Conditions must have made marshalling a nightmare too as more often than not we were met at corners by cars turning towards us. On one occasion the marshall somehow managed to direct a car onto our side of the road in an attempt to get out of the way and another car came straight onto a roundabout and had to jam on before they ploughed into the entire bunch.
Do I really need this? I’m passing my car every lap and getting more and more tempted to jump in and go home. You’re wet now and it took you an hour to get here so stick at it.

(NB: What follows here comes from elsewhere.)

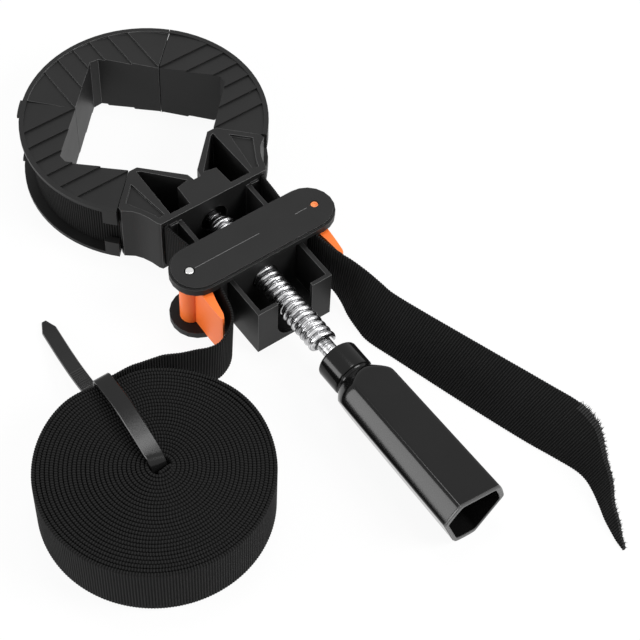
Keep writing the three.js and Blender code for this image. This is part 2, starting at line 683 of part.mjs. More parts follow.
const pinTop = plateTop + pinHead;
const slider = group(
  piece("carriage_body", carriage(), blackPlastic),
  piece("tension_nut", nut(), zinc),
  piece("left_pivot_pin", post(-pinX, 0, pinRadius, pinFoot, pinTop), zinc),
  piece("right_pivot_pin", post(pinX, 0, pinRadius, pinFoot, plateTop - pinSink), zinc),
  placed(piece("left_cam_lever", lever(), orangePlastic), -pinX, 0),
  placed(piece("right_cam_lever", lever().mirror([1, 0, 0]), orangePlastic), pinX, -rightLean),
  piece("band_lead", strap(leaning(leadRoute), bandThickness), webbing),
  piece("band_tail", strap(leaning(tailRoute), bandThickness), webbing),
  piece("band_coil", strap(onEdge(coil), bandThickness), webbing),
  piece("cable_tie", cableTie(), nylon));
slider.position.y = carriageY;

const jaws = group(
  placed(piece("left_jaw", jaw(-1, 1, 1), blackPlastic), 0, 90),
  placed(piece("far_jaw", jaw(0, 0, 1), blackPlastic), 0, 0),
  placed(piece("right_jaw", jaw(1, 0, -1), blackPlastic), 0, -90),
  piece("band_left_wrap", strap(ringArc(135 + seamTurn, 225 - seamTurn), bandThickness), webbing),
  piece("band_far_left", strap(ringArc(90 + seamTurn, 135 - seamTurn), bandThickness), webbing),
  piece("band_far_right", strap(ringArc(45 + seamTurn, 90 - seamTurn), bandThickness), webbing),
  piece("band_right_wrap", strap(ringArc(-45 + seamTurn, 45 - seamTurn), bandThickness), webbing));

const clamp = group(head, drive, slider, jaws);
clamp.position.y = -(ringRadius + gripRear) / 2;

export default clamp;
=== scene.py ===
"""Band clamp for frames: the looks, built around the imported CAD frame.

Sizes are in millimetres about the ring's centre, and mm() turns them into metres in the frame.
"""
import math
import random

import bmesh
import bpy
from mathutils import Matrix, Vector


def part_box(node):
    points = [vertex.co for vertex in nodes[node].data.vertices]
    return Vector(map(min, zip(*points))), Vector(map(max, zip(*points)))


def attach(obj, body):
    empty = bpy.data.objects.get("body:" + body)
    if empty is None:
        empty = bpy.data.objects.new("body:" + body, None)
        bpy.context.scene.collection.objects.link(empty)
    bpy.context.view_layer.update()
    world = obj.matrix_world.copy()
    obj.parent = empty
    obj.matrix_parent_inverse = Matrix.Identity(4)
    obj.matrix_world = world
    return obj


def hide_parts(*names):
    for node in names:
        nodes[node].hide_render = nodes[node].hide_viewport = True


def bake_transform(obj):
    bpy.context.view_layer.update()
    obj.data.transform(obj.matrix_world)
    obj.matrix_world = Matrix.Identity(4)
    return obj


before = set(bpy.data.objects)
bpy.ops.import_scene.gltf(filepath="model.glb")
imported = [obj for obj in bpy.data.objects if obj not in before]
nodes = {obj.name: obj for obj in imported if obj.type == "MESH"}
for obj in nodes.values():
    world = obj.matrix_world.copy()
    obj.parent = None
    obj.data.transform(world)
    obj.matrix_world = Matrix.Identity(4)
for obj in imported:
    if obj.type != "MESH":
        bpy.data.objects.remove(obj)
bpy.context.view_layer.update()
bpy.ops.object.select_all(action="DESELECT")

# Where the ring's centre, the carriage and the screw lie in the frame
per_metre = 1000
ring_radius = 52.1
ring_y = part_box("far_jaw")[1].y * per_metre - ring_radius
carriage_y = sum(corner.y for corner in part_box("left_pivot_pin")) * per_metre / 2 - ring_y
axis_z = 15.4

# Camera, fitted to the photograph: its place about the ring's centre, its axes, its lens and its reach
camera_place = (-266.07, -461.82, 615.0)
camera_right = (0.81022, -0.58524, 0.03209)
camera_up = (0.4580, 0.6663, 0.5885)
camera_lens = 105.54
sensor_width = 36.0
camera_reach = 20000

# World: its strength on plain surfaces, and where it is seen or reflected
white = (1, 1, 1, 1)
world_strength, seen_strength = 0.5, 1.0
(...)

Finally lap 9 came. “Just stay up front and out of trouble because this is gonna get twitchy” a clubmate advises as I follow his wheel. From 2km out it starts to line-out, lads are going for it – I’m going for it and moving up nicely. There’s a small drag. A few of the early movers die back. I’m moving up. It’s bunching between here and another small lift over the motorway. I slip out right. I’m still moving up….I’m 3rd wheel and descending into the final turn. It’s a quick drop to a tight left hander and then a 100m sprint. “Give yourself a 50-50 chance of hitting the deck and winning going around this” I say to myself. I’m around the corner before I finish the thought and still 3rd wheel. 1ST goes for it. Come on 2nd lead me out! He never does. I jump and nab second. 1st wins by 2 meters. But I’M SECOND I can’t believe it. I could have won that. Roll on next weekend.